Nos
esperaba a la vuelta del colegio con sándwiches de verduras y mayonesa casera
en pan francés. Y siempre, el plato con puré de palta, aceite, sal y ajo para
untar con galletitas. Por si nos quedábamos con hambre. La llamábamos aguacate,
crecía en casi todas las casas de Asunción, era barato, saludable y satisfacía
cuando las épocas venían malas. En mi caso y en mi casa, casi siempre.
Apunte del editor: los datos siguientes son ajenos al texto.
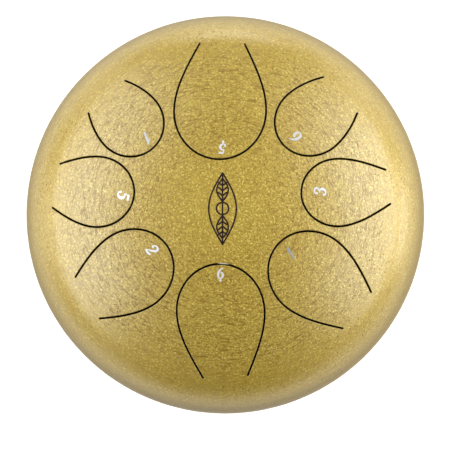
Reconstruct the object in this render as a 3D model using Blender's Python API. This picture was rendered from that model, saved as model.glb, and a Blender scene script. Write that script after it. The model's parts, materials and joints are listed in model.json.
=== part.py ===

Mamá
abusaba del ingenio; a nosotros nos salvaba el estado de gracia de la infancia.
Y en la adolescencia, los amores imposibles nos desvelaban tanto que ni la
comida ni la palta ocupaban un lugar preponderante en nuestras vidas: hermanas
y amigas vivíamos suspirando como protagonistas de novela de siglo XIX. La
atmósfera represiva, productora de ficciones, favorecía a los hogares que no
habían conseguido ubicarse en la gigantesca maquinaria corrupta y corruptora
del stronismo. O, como mi familia, que guardaba prudencial distancia a pesar de
que Stroessner no olvidaba: papá, intelectual y militante febrerista, exiliado
en Argentina por participar del golpe contra Morínigo en el 47 y colaborar con
el grupo que libró al entonces Coronel Stroessner de un atentado en Paraguari,
ocupó a fines de los 50 la fiscalía y cargos académicos en prestigiosos
colegios y universidades nacionales de Asunción. La colectividad lo recibía y
entonces yo, de nena y después adolescente, participaba de almuerzos con esos
nombres innombrables, algunos aborrecibles. Pero en la década del 70 ya había
iniciado el camino sin retorno al ostracismo y el descarrilamiento mental. Un
mundo se le había cerrado; el otro, la familia, pagó las consecuencias.